An anti-war protester interrupted a live news bulletin on Russia's state TV Channel One on Monday, holding up a sign behind the studio presenter and shouting slogans denouncing the war in Ukraine.

The sign, in English and Russian, read: "NO WAR. Stop the war. Don't believe propaganda. They are lying to you here." Another phrase, which looked like "Russians against war", was partly obscured.

A woman who says to be the employee of Russia's state TV Channel One, Marina Ovsyannikova, speaks in a statement recorded before holding up an anti-war sign live on air, in this still grab taken from a video uploaded March 14, 2022. Marina Ovsyannikova/via REUTERS

The extraordinary act of dissent took place on day 19 of the war which began when Russian President Vladimir Putin ordered the invasion of Ukraine on Feb. 24 in what he called a special military operation.

"Stop the war. No to war," the woman protester could be heard shouting, as the news anchor continued to read from her teleprompter.

The protester could be seen and heard for several seconds before the channel switched to a different report to remove her from the screen.

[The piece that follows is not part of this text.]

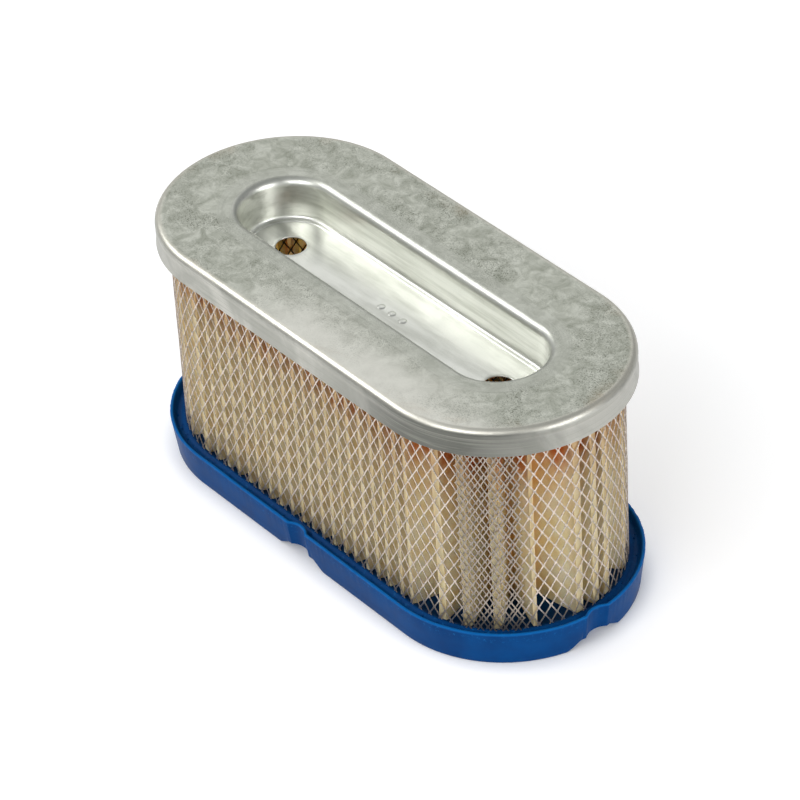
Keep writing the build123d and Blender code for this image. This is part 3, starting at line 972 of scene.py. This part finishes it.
def pleatTree():
    # A flat grid of columns, four to a pleat (crest left and right, valley left and right), is
    # folded by its column number. Pleat 0 is at the seam, and its neighbours lean away from it.
    tree, addNode, given = startTree("pleats", {
        "Int": ("Pleats",), "Material": ("Material",),
        "Float": ("Pitch", "Fold Width", "Depth", "Foot", "Top", "Seam", "Crest Jitter", "Valley Jitter",
                  "Waver", "Waver Scale", "Lean Before", "Lean After", "Seed", *ovalSockets)})
    columns = addNode(multiply, (given["Pleats"], 4.0))
    vertices = addNode(add, (columns, 1.0))
    grid = addNode("GeometryNodeMeshGrid", {
        "Size X": columns, "Size Y": 1.0, "Vertices X": vertices, "Vertices Y": pleats["rows"]})
    flat = addNode("GeometryNodeInputPosition")
    flat = addNode(splitNode, (flat,), None)
    column = addNode(multiplyAdd, (columns, 0.5, flat["X"]))
    column = addNode(mathNode, (column,), operation="ROUND")
    pleat = addNode(divide, (column, 4.0))
    pleat = addNode(mathNode, (pleat,), operation="FLOOR")
    corner = addNode(modulo, (column, 4.0))
    valley = addNode(above, (corner, 1.5))
    rightHand = addNode(modulo, (corner, 2.0))
    same = addNode(modulo, (pleat, given["Pleats"]))
    crest = addNode(subtract, (1.0, valley))
    seamCrest = addNode(mathNode, (same, 0.5), operation="LESS_THAN")
    seamCrest = addNode(multiply, (seamCrest, crest))
    # distance along: pleat + half a pitch in the valley + half the fold to either side
    fold = addNode(subtract, (rightHand, 0.5))
    narrow = addNode(multiplyAdd, (seamCrest, -pleats["seamNarrower"], 1.0))
    for factor in (given["Fold Width"], narrow):
        fold = addNode(multiply, (fold, factor))
    along = addNode(multiplyAdd, (valley, 0.5, pleat))
    along = addNode(multiplyAdd, (along, given["Pitch"], fold))
    # each fold has its own jitter, and the last column is the first one again
    key = addNode(joinNode, (same, valley, given["Seed"]))
    pick = addNode("ShaderNodeTexWhiteNoise", {"Vector": key}, "Value")
    jitter = addNode(subtract, (pick, 0.5))
    reach = addNode(mixNode, {0: valley, 2: given["Crest Jitter"], 3: given["Valley Jitter"]})
    for factor in (reach, 2.0):
        jitter = addNode(multiply, (jitter, factor))
    # and wavers up its height, each fold in its own part of the noise
    height = addNode(add, (flat["Y"], 0.5))
    height = addNode(rangeNode, (height, 0.0, 1.0, given["Foot"], given["Top"]))
    rise = addNode(multiply, (height, given["Waver Scale"]))
    rise = addNode(joinNode, (0.0, 0.0, rise))
    spot = addNode(joinNode, (same, valley))
    spot = addNode(vectorNode, {0: spot, "Scale": 7.31}, operation="SCALE")
    spot = addNode(vectorNode, (spot, rise), operation="ADD")
    waver = addNode(noiseNode, {"Vector": spot, "Scale": 1.0, "Detail": 1.0})
    waver = addNode(subtract, (waver, 0.5))
    jitter = addNode(multiplyAdd, (waver, given["Waver"], jitter))
    # the seam pleat stands straight
    offSeam = addNode(above, (same, 0.5))
    jitter = addNode(multiply, (jitter, offSeam))
    # crests next to the seam lean: one pushed off, the following ones drawn back
    halfway = addNode(multiply, (given["Pleats"], 0.5))
    before = addNode(above, (same, halfway))
    wrapBack = addNode(multiply, (before, given["Pleats"]))
    fromSeam = addNode(subtract, (same, wrapBack))
    lean = addNode(multiply, (fromSeam, math.pi / 2))
    lean = addNode(mathNode, (lean,), operation="SINE")
    near = addNode(mathNode, (fromSeam,), operation="ABSOLUTE")
    near = addNode(rangeNode, (near, 3.0, 4.0, 1.0, 0.0))
    strength = addNode(mixNode, {0: before, 2: given["Lean After"], 3: given["Lean Before"]})
    for factor in (near, strength, crest):
        lean = addNode(multiply, (lean, factor))
    for shift in (jitter, lean, given["Seam"]):
        along = addNode(add, (along, shift))
    outward = addNode(multiply, (crest, given["Depth"]))
    folded = addNode(joinNode, (along, outward, height))
    strip = addNode("GeometryNodeSetPosition", {"Geometry": grid, "Position": folded})
    endTree(addNode, given, wrapOnOval(addNode, given, strip))
    return tree


def makePaper():
    innerRadius = boreRadius + pleats["boreGap"] * mm
    outerRadius = screenRadius - pleats["screenGap"] * mm
    count = round(ovalLength(innerRadius) / (pleats["pitch"] * mm))
    piece = growPiece("pleatPack", pleatTree(), innerRadius, paperMaterial, {
        "Pleats": count, "Pitch": ovalLength(innerRadius) / count, "Fold Width": pleats["foldWidth"] * mm,
        "Depth": outerRadius - innerRadius, "Foot": paperLow.z, "Top": paperHigh.z,
        "Seam": halfStraight + innerRadius * math.radians(pleats["seamDegrees"]),
        "Crest Jitter": pleats["crestJitter"] * mm, "Valley Jitter": pleats["footJitter"] * mm,
        "Waver": pleats["waver"] * mm, "Waver Scale": perMetre(pleats["waverSize"]),
        "Lean Before": pleats["leanBefore"] * mm, "Lean After": pleats["leanAfter"] * mm,
        "Seed": pleats["seed"]})
    bm = bmesh.new()
    joinInto(bm, piece)
    bmesh.ops.remove_doubles(bm, verts=bm.verts, dist=0.01 * mm)
    bmesh.ops.recalc_face_normals(bm, faces=bm.faces)
    piece = pieceFromBmesh("pleatPack", bm)
    sheet = piece.modifiers.new("sheet", "SOLIDIFY")
    sheet.thickness = pleats["thickness"] * mm
    sheet.offset = 0
    applyModifiers(piece)
    finishPiece(piece, paperMaterial, ["pleat_pack"], 25)


makePaper()
print("paper pleated")


# ---- CAD nodes that stay as they are

def dressNode(name, material):
    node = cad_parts[name]
    node.data.materials.clear()
    node.data.materials.append(material)


dressNode("pleat_seam", paperMaterial)
dressNode("top_potting", curedPlastisol())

Ukraine's President Volodymyr Zelenskiy thanked the protester in his nightly video address:

"I am grateful to those Russians who do not stop trying to convey the truth. To those who fight disinformation and tell the truth, real facts to their friends and loved ones," Zelenskiy said. "And personally to the woman who entered the studio of Channel One with a poster against the war."

Kira Yarmysh, spokeswoman for jailed opposition leader Alexei Navalny, wrote on Twitter: "Wow, that girl is cool."

She posted a video of the incident, which quickly racked up more than 2.6 million views.

PRO-KREMLIN CHANNEL

State TV is the main source of news for many millions of Russians, and closely follows the Kremlin line that Russia was forced to act in Ukraine to demilitarise and "denazify" the country, and to defend Russian-speakers there against "genocide". Ukraine and most of the world have condemned that as a false pretext for an invasion of a democratic country.

The woman was named by OVD-Info, an independent protest-monitoring group, and by the head of the Agora human rights group, as Marina Ovsyannikova, an employee of the channel.

Pavel Chikov, head of Agora, said Ovsyannikova had been arrested and taken to a Moscow police station. Tass news agency said she may face charges under a law against discrediting the armed forces, citing a law enforcement source.

The law, passed on March 4, makes public actions aimed at discrediting Russia's army illegal and bans the spread of fake news or the "public dissemination of deliberately false information about the use of the Armed Forces of the Russian Federation". The offence carries a jail term of up to 15 years.

In a video recorded before the incident and posted online, a woman who appeared to be Ovsyannikova described herself as a Channel One employee and said she was ashamed to have worked for years spreading Kremlin propaganda. She said her father was Ukrainian, and her mother Russian.

"What is happening now in Ukraine is a crime, and Russia is the aggressor country. The responsibility for that aggression lies on the conscience of only one man, and that man is Vladimir Putin," she said.

"Now the whole world has turned away from us and the next 10 generations of our descendants will not wash away the shame of this fratricidal war," she said.

She urged Russians to go out and demonstrate.

Authorities have broken up anti-war protests. According to OVD-Info, which monitors protests and provides legal assistance to those detained, a total of 14,911 people have been arrested.